Setiap siang, saat istirahat, sehabis solat dzuhur di mushola,
biasanya saya duduk di bangku panjang dekat dapur kantor. Para
bapak-bapak office boy baru selesai solat, dan berkumpul di sana
sebelum melanjutkan bekerja. Biasanya saya mengobrol sebentar dengan
pak Tatang, salah satu office boy, berbagi pengalaman sehari-hari atau
tentang tausyiah yang baru didengar. Kalau tidak dengan pak Tatang,
saya mengobrol dengan pak Bayu, tentang kemajuan teknologi, atau
tentang gadget yang sedang trend. Dari kedua orang itu, saya mendapat
banyak sekali ilmu.
Siang itu, seperti biasa, saya duduk di belakang mushola, pak Tatang
duduk tak jauh dari saya. Saya bercerita tentang kenaikan harga bahan
pokok dan bahan pangan yang membuat resah ibu-ibu rumah tangga. Memang
repot, penghasilan tetap tidak bertambah, tapi harga-harga sudah
melambung tinggi tak karuan. Bagaimana harus mengatur keuangan?
“Bu, kalau pingin hemat, jangan sering pergi ke toko.”

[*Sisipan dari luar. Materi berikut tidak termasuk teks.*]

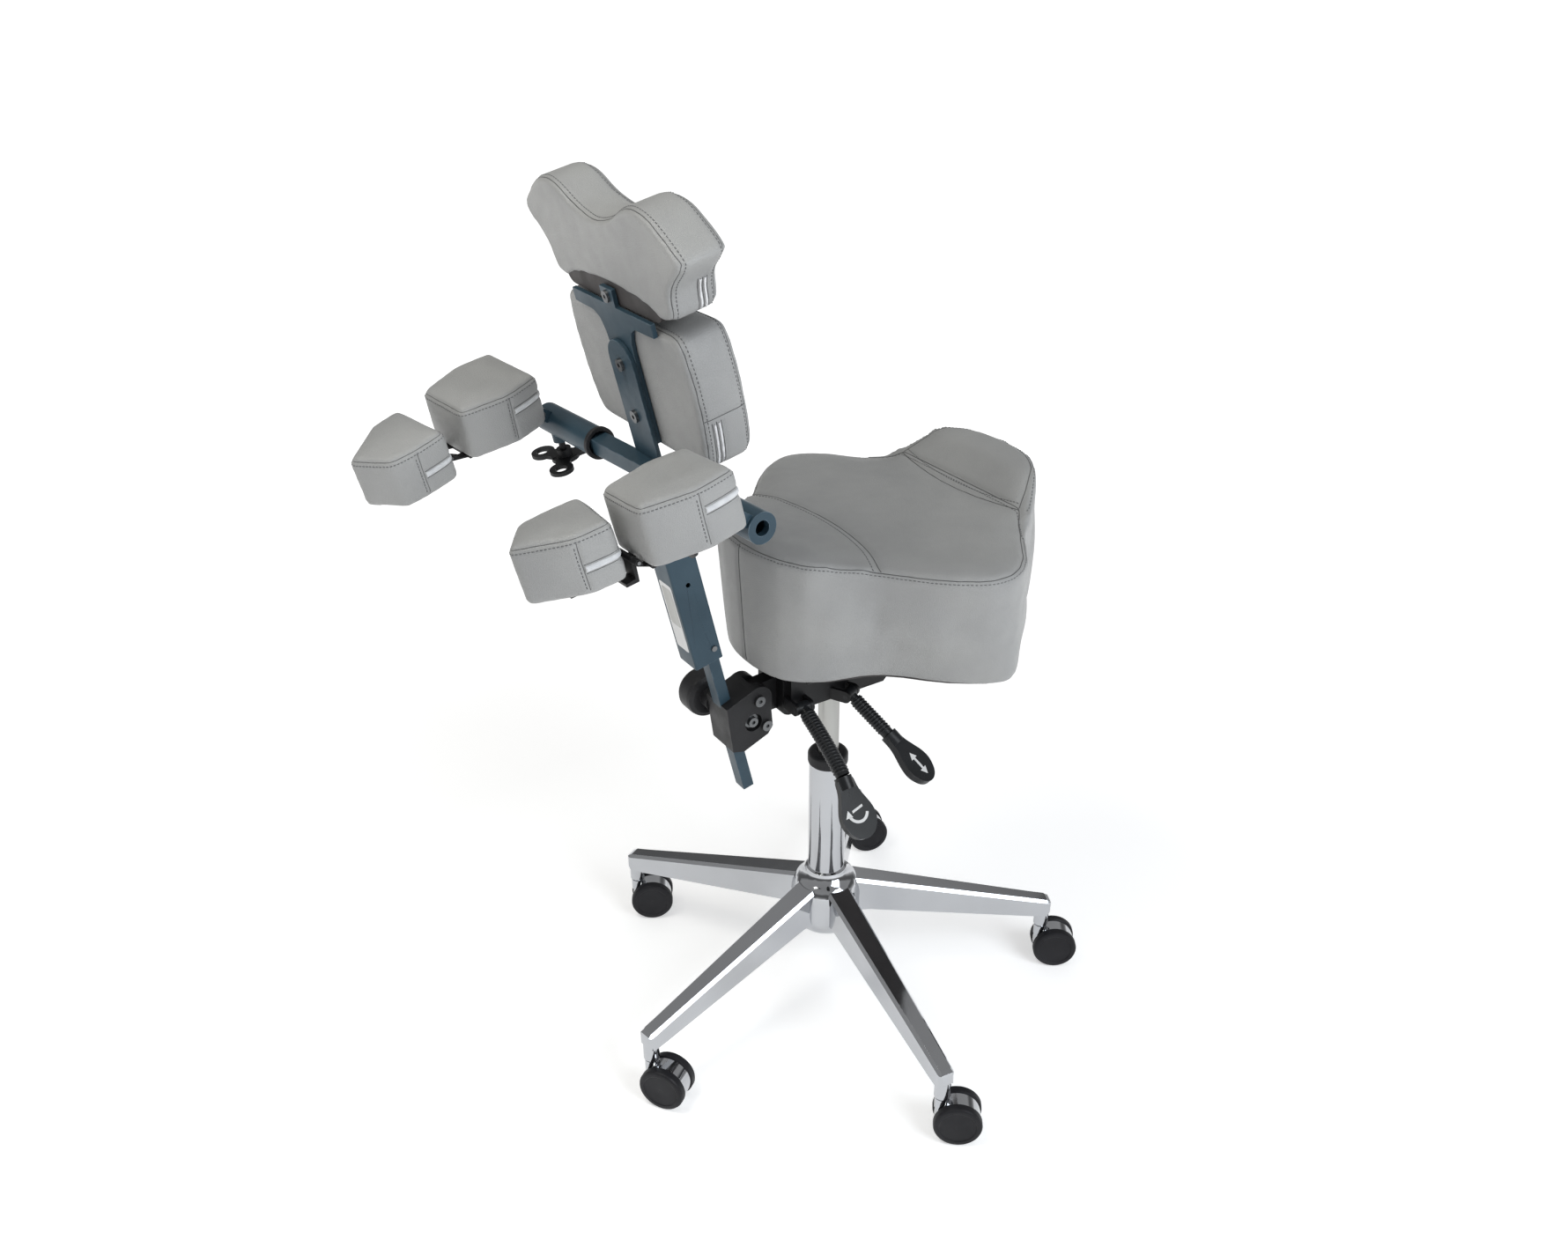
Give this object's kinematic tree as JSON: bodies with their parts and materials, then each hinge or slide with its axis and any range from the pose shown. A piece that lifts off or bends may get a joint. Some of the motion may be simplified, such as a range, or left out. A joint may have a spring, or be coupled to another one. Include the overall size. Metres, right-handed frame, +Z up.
{
  "type": "kneeling massage chair",
  "caption": "Rolling massage chair: star base on casters, gas lift, saddle seat with tilt, and a leaning adjustable mast with chest, head, elbow and hand pads.",
  "frame": {"origin": "on the floor under the centre of the whole chair in plan", "axes": "+Z up, +X forward from the seat towards the mast, +Y to the left of the person seated"},
  "size_m": [0.8694, 0.6636, 1.158],
  "materials": {
    "chrome": "polished chrome plating",
    "galvanised_steel": "dull zinc grey",
    "bright_steel": "plain bright zinc",
    "wheel_black": "matt moulded",
    "plastic_black": "matt moulded",
    "lever_black": "semi matt moulded",
    "mechanism_black": "black powder coat",
    "blue_grey_paint": "semi gloss powder coat",
    "grey_leatherette": "fine grained leatherette with stitched seams",
    "board_black": "black stained board"
  },
  "bodies": {
    "base": {"star_base": "chrome", "column_tube": "chrome", "column_collar": "plastic_black"},
    "piston": {"gas_piston": "galvanised_steel"},
    "mechanism": {"mechanism_housing": "mechanism_black", "tilt_pin": "bright_steel", "mast_bracket": "mechanism_black"},
    "seat": {"tilt_plate": "mechanism_black", "seat_board": "board_black", "seat_cushion": "grey_leatherette"},
    "height_lever": {"height_lever_coil": "lever_black", "height_lever_paddle": "lever_black"},
    "tilt_lever": {"tilt_lever_coil": "lever_black", "tilt_lever_paddle": "lever_black"},
    "clamp": {"clamp_block": "plastic_black", "clamp_screws": "bright_steel"},
    "mast_knob": {"clamp_knob": "plastic_black"},
    "mast": {"slider_bar": "blue_grey_paint", "mast_tube": "blue_grey_paint", "crossbar": "blue_grey_paint", "mast_flat": "blue_grey_paint", "t_bracket": "blue_grey_paint", "frame_bolts": "bright_steel", "chest_board": "board_black", "chest_pad": "grey_leatherette", "head_board": "board_black", "head_pad": "grey_leatherette"},
    "caster_1": {"caster_1_hood": "chrome"},
    "caster_1_roll": {"caster_1_axle": "bright_steel", "caster_1_wheels": "wheel_black"},
    "caster_2": {"caster_2_hood": "chrome"},
    "caster_2_roll": {"caster_2_axle": "bright_steel", "caster_2_wheels": "wheel_black"},
    "caster_3": {"caster_3_hood": "chrome"},
    "caster_3_roll": {"caster_3_axle": "bright_steel", "caster_3_wheels": "wheel_black"},
    "caster_4": {"caster_4_hood": "chrome"},
    "caster_4_roll": {"caster_4_axle": "bright_steel", "caster_4_wheels": "wheel_black"},
    "caster_5": {"caster_5_hood": "chrome"},
    "caster_5_roll": {"caster_5_axle": "bright_steel", "caster_5_wheels": "wheel_black"},
    "left_arm_slide": {"left_collar": "plastic_black"},
    "left_arm": {"left_sleeve": "blue_grey_paint", "left_tilt_pin": "bright_steel"},
    "left_arm_knob": {"left_lock_knob": "plastic_black"},
    "left_elbow": {"left_elbow_plate": "mechanism_black", "left_elbow_pad": "grey_leatherette", "left_hand_pin": "bright_steel"},
    "left_hand": {"left_hand_plate": "mechanism_black", "left_hand_pad": "grey_leatherette"},
    "right_arm_slide": {"right_collar": "plastic_black"},
    "right_arm": {"right_sleeve": "blue_grey_paint", "right_tilt_pin": "bright_steel"},
    "right_arm_knob": {"right_lock_knob": "plastic_black"},
    "right_elbow": {"right_elbow_plate": "mechanism_black", "right_elbow_pad": "grey_leatherette", "right_hand_pin": "bright_steel"},
    "right_hand": {"right_hand_plate": "mechanism_black", "right_hand_pad": "grey_leatherette"}
  },
  "joints": [
    {"name": "caster_1_swivel", "type": "hinge", "parent": "base", "child": "caster_1", "pos_m": [0.21842, 0.0279, 0.066], "axis": [0, 0, 1], "continuous": true},
    {"name": "caster_1_spin", "type": "hinge", "parent": "caster_1", "child": "caster_1_roll", "pos_m": [0.20656, 0.04522, 0.031], "axis": [-0.8251, -0.565, 0], "continuous": true},
    {"name": "caster_2_swivel", "type": "hinge", "parent": "base", "child": "caster_2", "pos_m": [-0.05319, 0.28475, 0.066], "axis": [0, 0, 1], "continuous": true},
    {"name": "caster_2_spin", "type": "hinge", "parent": "caster_2", "child": "caster_2_roll", "pos_m": [-0.06985, 0.29754, 0.031], "axis": [-0.6088, -0.7934, 0], "continuous": true},
    {"name": "caster_3_swivel", "type": "hinge", "parent": "base", "child": "caster_3", "pos_m": [-0.38141, 0.1058, 0.066], "axis": [0, 0, 1], "continuous": true},
    {"name": "caster_3_spin", "type": "hinge", "parent": "caster_3", "child": "caster_3_roll", "pos_m": [-0.39863, 0.11782, 0.031], "axis": [-0.5721, -0.8202, 0], "continuous": true},
    {"name": "caster_4_swivel", "type": "hinge", "parent": "base", "child": "caster_4", "pos_m": [-0.31264, -0.26165, 0.066], "axis": [0, 0, 1], "continuous": true},
    {"name": "caster_4_spin", "type": "hinge", "parent": "caster_4", "child": "caster_4_roll", "pos_m": [-0.33238, -0.25447, 0.031], "axis": [-0.342, -0.9397, 0], "continuous": true},
    {"name": "caster_5_swivel", "type": "hinge", "parent": "base", "child": "caster_5", "pos_m": [0.05807, -0.3098, 0.066], "axis": [0, 0, 1], "continuous": true},
    {"name": "caster_5_spin", "type": "hinge", "parent": "caster_5", "child": "caster_5_roll", "pos_m": [0.03978, -0.29949, 0.031], "axis": [-0.4909, -0.8712, 0], "continuous": true},
    {"name": "gas_lift", "type": "slide", "parent": "base", "child": "piston", "axis": [0, 0, 1], "range_m": [-0.07, 0.06]},
    {"name": "seat_swivel", "type": "hinge", "parent": "piston", "child": "mechanism", "pos_m": [-0.09415, -0.0306, 0.5], "axis": [0, 0, 1], "continuous": true},
    {"name": "seat_tilt", "type": "hinge", "parent": "mechanism", "child": "seat", "pos_m": [-0.14415, -0.0306, 0.53], "axis": [0, -1, 0], "range_deg": [0, 8]},
    {"name": "height_lever_pull", "type": "hinge", "parent": "mechanism", "child": "height_lever", "pos_m": [-0.08915, 0.0204, 0.506], "axis": [0.891, 0.454, 0], "range_deg": [0, 10], "stiffness_Nm_per_rad": 8, "springref_deg": -2.86},
    {"name": "tilt_lever_pull", "type": "hinge", "parent": "mechanism", "child": "tilt_lever", "pos_m": [-0.01815, 0.0204, 0.509], "axis": [1, 0, 0], "range_deg": [0, 10], "stiffness_Nm_per_rad": 8, "springref_deg": -2.86},
    {"name": "mast_lean", "type": "hinge", "parent": "mechanism", "child": "clamp", "pos_m": [0.02785, -0.0306, 0.52], "axis": [0, 1, 0], "range_deg": [-8, 20]},
    {"name": "mast_knob_turn", "type": "hinge", "parent": "clamp", "child": "mast_knob", "pos_m": [0.06185, -0.0846, 0.506], "axis": [0, -1, 0], "range_deg": [0, 270]},
    {"name": "mast_height", "type": "slide", "parent": "clamp", "child": "mast", "axis": [0.2275, 0, 0.9738], "range_m": [-0.05, 0.055]},
    {"name": "left_arm_out", "type": "slide", "parent": "mast", "child": "left_arm_slide", "axis": [-0.0679, 0.9976, 0.0159], "range_m": [-0.02, 0.04]},
    {"name": "left_arm_pitch", "type": "hinge", "parent": "left_arm_slide", "child": "left_arm", "pos_m": [0.14566, 0.11903, 0.84838], "axis": [-0.0679, 0.9976, 0.0159], "range_deg": [-10, 25]},
    {"name": "left_arm_knob_turn", "type": "hinge", "parent": "left_arm", "child": "left_arm_knob", "pos_m": [0.19059, 0.08175, 0.83237], "axis": [0.9373, 0.0693, -0.3415], "range_deg": [0, 270]},
    {"name": "left_elbow_tilt", "type": "hinge", "parent": "left_arm", "child": "left_elbow", "pos_m": [0.16775, 0.16837, 0.86655], "axis": [-0.0679, 0.9976, 0.0159], "range_deg": [-12, 12]},
    {"name": "left_hand_fold", "type": "hinge", "parent": "left_elbow", "child": "left_hand", "pos_m": [0.28572, 0.17848, 0.85414], "axis": [0.0016, 0.9963, 0.0854], "range_deg": [-5, 25]},
    {"name": "right_arm_out", "type": "slide", "parent": "mast", "child": "right_arm_slide", "axis": [0.0679, -0.9976, -0.0159], "range_m": [-0.02, 0.04]},
    {"name": "right_arm_pitch", "type": "hinge", "parent": "right_arm_slide", "child": "right_arm", "pos_m": [0.16604, -0.18023, 0.84362], "axis": [-0.0679, 0.9976, 0.0159], "range_deg": [-10, 25]},
    {"name": "right_arm_knob_turn", "type": "hinge", "parent": "right_arm", "child": "right_arm_knob", "pos_m": [0.16032, -0.22803, 0.79876], "axis": [-0.1994, 0.002, -0.9799], "range_deg": [0, 270]},
    {"name": "right_elbow_tilt", "type": "hinge", "parent": "right_arm", "child": "right_elbow", "pos_m": [0.19026, -0.22691, 0.85687], "axis": [-0.0679, 0.9976, 0.0159], "range_deg": [-12, 12]},
    {"name": "right_hand_fold", "type": "hinge", "parent": "right_elbow", "child": "right_hand", "pos_m": [0.31845, -0.20761, 0.83969], "axis": [-0.2075, 0.9745, -0.085], "range_deg": [-5, 25]}
  ]
}
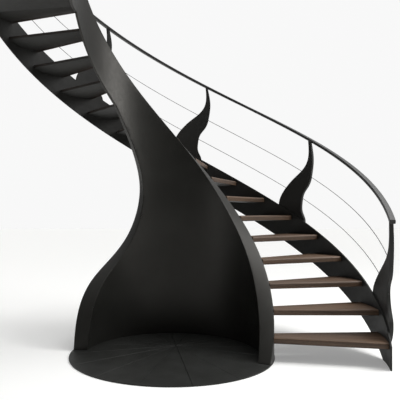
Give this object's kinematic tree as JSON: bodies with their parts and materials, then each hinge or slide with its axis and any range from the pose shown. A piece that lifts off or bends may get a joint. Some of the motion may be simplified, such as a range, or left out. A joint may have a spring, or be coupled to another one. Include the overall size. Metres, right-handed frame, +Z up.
{
  "type": "spiral staircase",
  "caption": "Half-turn spiral staircase with a curved steel core wall, timber treads, flame-shaped balusters and a handrail.",
  "frame": {"origin": "on the stair's axis at floor level, at the centre of the base plate's underside", "axes": "+Z up, +X towards the first tread's side, and the stair climbs anticlockwise seen from above"},
  "size_m": [3.2964, 2.4451, 4.0139],
  "materials": {
    "dark_steel": "satin, nearly black",
    "plate_steel": "satin, nearly black",
    "rail_steel": "semi-gloss dark grey",
    "rod_steel": "blackened and oiled, satin",
    "stained_timber": "grey-brown stain, matt"
  },
  "bodies": {
    "root": {"base_plate": "plate_steel", "core_wall": "dark_steel", "outer_stringer": "dark_steel", "handrail": "rail_steel", "infill_rods": "rod_steel", "baluster_1": "dark_steel", "baluster_2": "dark_steel", "baluster_3": "dark_steel", "baluster_4": "dark_steel", "baluster_5": "dark_steel", "baluster_6": "dark_steel", "tread_board_1": "stained_timber", "tread_board_2": "stained_timber", "tread_board_3": "stained_timber", "tread_board_4": "stained_timber", "tread_board_5": "stained_timber", "tread_board_6": "stained_timber", "tread_board_7": "stained_timber", "tread_board_8": "stained_timber", "tread_board_9": "stained_timber", "tread_board_10": "stained_timber", "tread_board_11": "stained_timber", "tread_board_12": "stained_timber", "tread_board_13": "stained_timber", "tread_board_14": "stained_timber", "tread_board_15": "stained_timber", "tread_board_16": "stained_timber", "tread_pan_1": "dark_steel", "tread_pan_2": "dark_steel", "tread_pan_3": "dark_steel", "tread_pan_4": "dark_steel", "tread_pan_5": "dark_steel", "tread_pan_6": "dark_steel", "tread_pan_7": "dark_steel", "tread_pan_8": "dark_steel", "tread_pan_9": "dark_steel", "tread_pan_10": "dark_steel", "tread_pan_11": "dark_steel", "tread_pan_12": "dark_steel", "tread_pan_13": "dark_steel", "tread_pan_14": "dark_steel", "tread_pan_15": "dark_steel", "tread_pan_16": "dark_steel", "landing_board": "stained_timber", "landing_pan": "dark_steel"}
  },
  "joints": []
}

“Terus saya gak boleh belanja, gitu?”
“Belanjalah bu, tapi jangan sering-sering. Toko tuh suka ngabisin uang.”
“Maksudnya?”
“Iya. Coba aja ibu pergi ke toko bawa uang seratus ribu. Asalnya mau
beli minyak sama telur. Sampai di rumah, buka keresek, isinya ada
kripik singkong, ada baskom baru, ada panci dan gelas baru. Waktu ibu
di toko, rasanya semua itu perlu, padahal waktu buka lemari dapur,
baskom lama belum jelek, panci dan gelas juga begitu.Itu baru sekali
ke toko, gimana kalau tiap minggu ibu pergi ke toko? Rumah ibu bisa
penuh barang yang gak ibu perluin. Makin jarang ke toko, makin
sedikit belanja barang yang sebetulnya gak perlu-perlu amat.”
“Jadi, gimana atuh?”
“Ya belanja sebulan sekali aja. Bohong kalau ibu gak hafal barang apa
aja yang dibutuhin. Beli sekalian. Kalau bisa, belanja sayur juga
sekali seminggu aja ke pasar. Hitung aja, beli dikit-dikit sama beli
banyak lumayan jauh loh bu bedanya. Gak sering ke toko, berarti tenaga
juga hemat. Ngurangin capek hati juga, soalnya gak banyak yang ibu
lihat, jadi gak banyak yang diinginkan. Jadi nggak stres. Gak bikin
stres suami juga karena gak harus keluarin uang banyak untuk ngebeliin
semua yang ibu mau.”
“Enak sih kalau punya uang buat belanja bulanan dan mingguan. Gimana
kalau duitnya gak ada buat belanja sebanyak itu.”
“Ah, rejeki mah selalu dicukupin kok bu. Kalau nggak bisa belanja
bulanan, tetap ajalah, jangan belanja dikit-dikit, nanti banyakan
jajannya daripada belanjanya.”
Sudah, hanya sependek itu obrolan saya dengan pak Tatang. Saya
kembali ke ruangan, meneruskan pekerjaan saya sampai saat waktu
pulang.
Sampai sekarang, saya tidak pernah lupa obrolan singkat tadi.
Bagaimana bisa lupa? Setiap saya mau pulang, pak Tatang sudah ada di
tempat parkir. Sebelum saya melangkah pulang, pesannya selalu sama :
“hati-hati di jalan ya bu, jangan mampir ke toko dulu, nanti telat
sampai rumah.”
Ahahaha. Pesannya pendek sih, tapi dalam sekali. Rasanya ada “pesan
moral” berikut “sedikit ancaman” di dalamnya.
Baiklah pak Tatang. Doakan ya agar saya bisa menjalankan pesan bapak
dengan baik, sehingga mengobrol dengan bapak ada hasilnya, ada
manfaatnya, dan bukan hanya sekadar wacana belaka.